We’re asked to find the value of what looks like a complicated log expression. We have a logarithm to the base two of another logarithm to the base 10. Recalling that a logarithm written without the base is log to the base 10, and this is the logarithm of 𝑥 raised to power 32. And our second expression is similar. However, notice that what we have is logarithm to the base two minus another logarithm to the base two. And this means we can use the quotient rule for logarithms. This says that log to the base 𝑏 of 𝑚 minus log to the base 𝑏 of 𝑛 is equal to log to the base 𝑏 of 𝑚 divided by 𝑛.

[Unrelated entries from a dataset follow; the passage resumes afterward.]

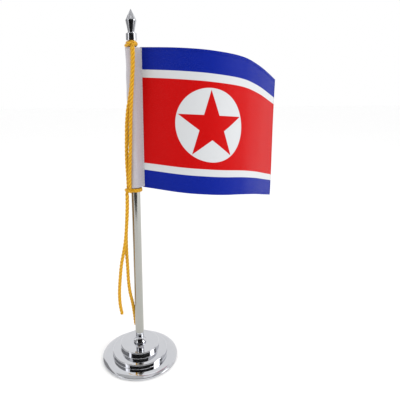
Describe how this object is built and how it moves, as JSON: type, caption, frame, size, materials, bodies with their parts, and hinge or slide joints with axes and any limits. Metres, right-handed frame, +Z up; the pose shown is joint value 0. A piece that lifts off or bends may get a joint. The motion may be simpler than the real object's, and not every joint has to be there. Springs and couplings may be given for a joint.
{
  "type": "desk flag stand",
  "caption": "Desk flag stand: weighted tiered chrome base, slim tubular pole with a pointed screwed finial, and a small sleeved flag tied on with a twisted gold cord.",
  "frame": {"origin": "centre of the felt pad's underside, where the stand rests on the desk", "axes": "+Z up along the pole; the flag flies towards +X and its billow faces -Y, the front"},
  "size_m": [0.21, 0.1017, 0.3775],
  "materials": {
    "chrome": "polished chrome plating",
    "iron": "rough cast iron",
    "felt": "dense black felt",
    "zinc_steel": "zinc plated steel",
    "nylon": "natural nylon",
    "satin": "printed polyester satin, soft sheen",
    "sleeve_cloth": "pale polyester cloth",
    "sewing_thread": "white polyester thread",
    "gold_cord": "three strand rayon cord, silky"
  },
  "bodies": {
    "base": {"felt_pad": "felt", "base_shell": "chrome", "ballast_disc": "iron", "base_screw": "zinc_steel", "lock_washer": "zinc_steel", "ferrule": "chrome"},
    "bush": {"spigot_bush": "nylon"},
    "pole": {"pole_tube": "chrome", "pole_cap": "chrome", "finial_stud": "zinc_steel"},
    "washer": {"finial_washer": "chrome"},
    "finial": {"finial": "chrome"},
    "flag": {"flag_sheet": "satin", "flag_sleeve": "sleeve_cloth", "seam_thread": "sewing_thread", "cord_top_hitch": "gold_cord", "cord_strand_left": "gold_cord", "cord_strand_right": "gold_cord", "cord_bottom_knot": "gold_cord", "cord_tail_left": "gold_cord", "cord_tail_right": "gold_cord"}
  },
  "joints": [
    {"name": "pole_turn", "type": "hinge", "parent": "base", "child": "bush", "pos_m": [0, 0, 0.03085], "axis": [0, 0, 1], "continuous": true},
    {"name": "pole_lift", "type": "slide", "parent": "bush", "child": "pole", "axis": [0, 0, 1], "range_m": [0, 0.028]},
    {"name": "flag_swivel", "type": "hinge", "parent": "pole", "child": "flag", "pos_m": [0, 0, 0.2029], "axis": [0, 0, 1], "continuous": true},
    {"name": "finial_rise", "type": "slide", "parent": "pole", "child": "washer", "axis": [0, 0, 1], "range_m": [0, 0.0084]},
    {"name": "finial_turn", "type": "hinge", "parent": "washer", "child": "finial", "pos_m": [0, 0, 0.3566], "axis": [0, 0, 1], "range_deg": [0, 4320]}
  ],
  "couplings": [
    {"joint": "finial_turn", "follows": "finial_rise", "rad_per_m": 8976}
  ]
}
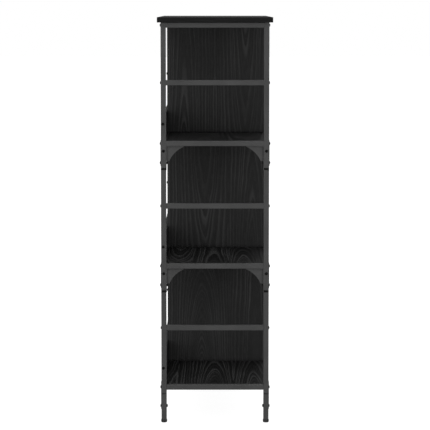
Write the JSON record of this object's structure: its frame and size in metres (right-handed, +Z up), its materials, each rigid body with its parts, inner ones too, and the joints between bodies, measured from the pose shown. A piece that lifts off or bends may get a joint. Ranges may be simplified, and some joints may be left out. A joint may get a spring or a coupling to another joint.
{
  "type": "bookcase",
  "caption": "Tall open bookcase: dark wood-grain boards on square-tube steel end frames, with a middle partition, low back boards, curved corner gussets and levelling feet.",
  "frame": {"origin": "on the floor, under the middle of the top board", "axes": "+Z up; -Y to the front; X along the width, with the left end, seen from the front, at -X"},
  "size_m": [0.785, 0.33, 1.17],
  "materials": {
    "black_oak_board": "particle board with a matt black oak-grain laminate, edges banded to match",
    "powder_coated_steel": "anthracite-black powder coat, fine satin texture",
    "black_bolt_steel": "black oxide steel, slightly oiled",
    "black_plastic": "moulded black polyethylene, fine matt grain",
    "zinc_plated_steel": "bright zinc plate, hidden inside the joints",
    "beech_dowel": "fluted beech dowel, hidden inside the boards"
  },
  "bodies": {
    "bookcase": {"back_board_bolts": "black_bolt_steel", "back_board_lower": "black_oak_board", "back_board_middle": "black_oak_board", "back_board_upper": "black_oak_board", "bar_bolts": "black_bolt_steel", "bar_end_plugs": "zinc_plated_steel", "bolt_nuts": "black_bolt_steel", "bracket_bolts": "black_bolt_steel", "corner_gussets_lower": "powder_coated_steel", "corner_gussets_upper": "powder_coated_steel", "guard_bar_lower_left": "powder_coated_steel", "guard_bar_lower_right": "powder_coated_steel", "guard_bar_middle_left": "powder_coated_steel", "guard_bar_middle_right": "powder_coated_steel", "guard_bar_upper_left": "powder_coated_steel", "guard_bar_upper_right": "powder_coated_steel", "joint_bolts": "black_bolt_steel", "joint_cover_plates": "powder_coated_steel", "leg_end_plugs": "black_plastic", "leg_front_left": "powder_coated_steel", "leg_front_right": "powder_coated_steel", "leg_rear_left": "powder_coated_steel", "leg_rear_right": "powder_coated_steel", "partition_dowels": "beech_dowel", "partition_lower": "black_oak_board", "partition_middle": "black_oak_board", "partition_upper": "black_oak_board", "post_front_left_lower": "powder_coated_steel", "post_front_left_middle": "powder_coated_steel", "post_front_left_upper": "powder_coated_steel", "post_front_right_lower": "powder_coated_steel", "post_front_right_middle": "powder_coated_steel", "post_front_right_upper": "powder_coated_steel", "post_joiners": "black_plastic", "post_rear_left_lower": "powder_coated_steel", "post_rear_left_middle": "powder_coated_steel", "post_rear_left_upper": "powder_coated_steel", "post_rear_right_lower": "powder_coated_steel", "post_rear_right_middle": "powder_coated_steel", "post_rear_right_upper": "powder_coated_steel", "shelf_bar_lower_left": "powder_coated_steel", "shelf_bar_lower_right": "powder_coated_steel", "shelf_bar_middle_left": "powder_coated_steel", "shelf_bar_middle_right": "powder_coated_steel", "shelf_bar_upper_left": "powder_coated_steel", "shelf_bar_upper_right": "powder_coated_steel", "shelf_corner_brackets": "powder_coated_steel", "shelf_lower": "black_oak_board", "shelf_middle": "black_oak_board", "shelf_pins": "zinc_plated_steel", "shelf_upper": "black_oak_board", "top_bar_left": "powder_coated_steel", "top_bar_right": "powder_coated_steel", "top_board": "black_oak_board", "wood_screws": "zinc_plated_steel"},
    "foot_front_left": {"foot_front_left": "black_plastic"},
    "foot_front_right": {"foot_front_right": "black_plastic"},
    "foot_rear_left": {"foot_rear_left": "black_plastic"},
    "foot_rear_right": {"foot_rear_right": "black_plastic"}
  },
  "joints": [
    {"name": "foot_front_left_screw", "type": "slide", "parent": "bookcase", "child": "foot_front_left", "axis": [0, 0, -1], "range_m": [0, 0.01]},
    {"name": "foot_front_right_screw", "type": "slide", "parent": "bookcase", "child": "foot_front_right", "axis": [0, 0, -1], "range_m": [0, 0.01]},
    {"name": "foot_rear_left_screw", "type": "slide", "parent": "bookcase", "child": "foot_rear_left", "axis": [0, 0, -1], "range_m": [0, 0.01]},
    {"name": "foot_rear_right_screw", "type": "slide", "parent": "bookcase", "child": "foot_rear_right", "axis": [0, 0, -1], "range_m": [0, 0.01]}
  ]
}
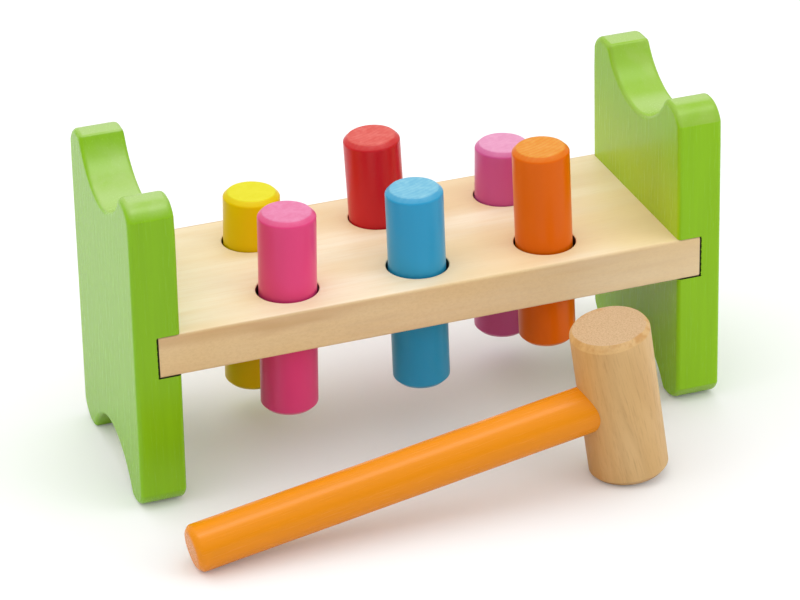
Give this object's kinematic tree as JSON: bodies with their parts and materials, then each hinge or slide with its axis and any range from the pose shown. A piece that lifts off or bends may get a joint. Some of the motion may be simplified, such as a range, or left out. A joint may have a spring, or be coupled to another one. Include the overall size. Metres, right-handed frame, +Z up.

So that in our case where our base 𝑏 is equal to two, we have log to the base two of the log of 𝑥 raised to the power 32 divided by log of 𝑥 raised to the power four. And for each of the expressions in our quotient, we can use the power rule for logarithms. This says that log to the base 𝑏 of 𝑚 raised to the power 𝑥 is equal to 𝑥 times the log to the base 𝑏 of 𝑚. That is, if our argument has an exponent, we simply multiply by the exponent. In our case then, our exponents are 32 and four. And if we bring these down as our argument, we have 32 log 𝑥 divided by four log 𝑥. log 𝑥 divided by log 𝑥 is equal to one. So, we simply have log to the base two of 32 over four, which is, of course, log to the base two of eight.

And now, we can use the definition of our logarithm to find the value of this. That is, if the log to the base 𝑏 of 𝑚 is equal to 𝑛, then 𝑏 raised to the power 𝑛 is equal to 𝑚. So that 𝑛 is the number of times 𝑏 the base is multiplied by itself to give 𝑚. In our case, the base 𝑏 is two, and 𝑚, the argument, is eight. So, we need to know how many times does two multiply by itself to give eight or to what power 𝑛 we raise two to get eight. Now, we know that two times two times two, which is two cubed, is equal to eight. So that our 𝑛 is equal to three. And we have log to the base two of the log of the 𝑥 raised of the power 32 minus log to the base two of log of 𝑥 to the power four is equal to three.

Notice that we could have also used the power rule in the final steps to get our answer. Since log to the base two of eight is equal to log to the base two of two to the power of three. And by the power rule that’s equal to three times log to the base two of two. And since log to the base 𝑏 of 𝑏 is equal to one for any base 𝑏, our log to the base two of two is equal to one. And we arrive again at our answer three.

Let’s finish by reminding ourselves of some key points for evaluating logarithms. Remember that a logarithm to the base 𝑏 of 𝑚 which is equal to 𝑛 is the number of times 𝑛 that the base must be multiplied by itself to obtain the argument 𝑚. The logarithm function is the inverse of the exponential function. So that if the logarithm to the base 𝑏 of 𝑚 is equal to 𝑛, then 𝑏 raised to the power 𝑛 is equal to 𝑚. The two cases where the bases are not stated, that’s log, which means log to the base 10, and L-N or ln is log to the base 𝑒, the natural logarithm. And we can use the rules of logarithms to simplify, calculate, and evaluate logarithms and logarithmic expressions.

Where for the base 𝑏 greater than zero, 𝑚 greater than zero, 𝑛 greater than zero, and 𝑥 real number, our rules are log to the base 𝑏 of one is equal to zero, log to the base 𝑏 of 𝑏 is equal to one, log to the base 𝑏 of 𝑚 raised to the power 𝑥 is equal to 𝑥 times log to the base 𝑏 of 𝑚. And that’s the power rule. log to the base 𝑏 of 𝑚 times 𝑛 is equal to log to the base 𝑏 of 𝑚 plus log to the base 𝑏 of 𝑛. And that’s the product rule. And finally, log to the base 𝑏 of 𝑚 over 𝑛 is equal to the log 𝑏 of 𝑚 minus log to the base 𝑏 of 𝑛. And that’s the quotient rule.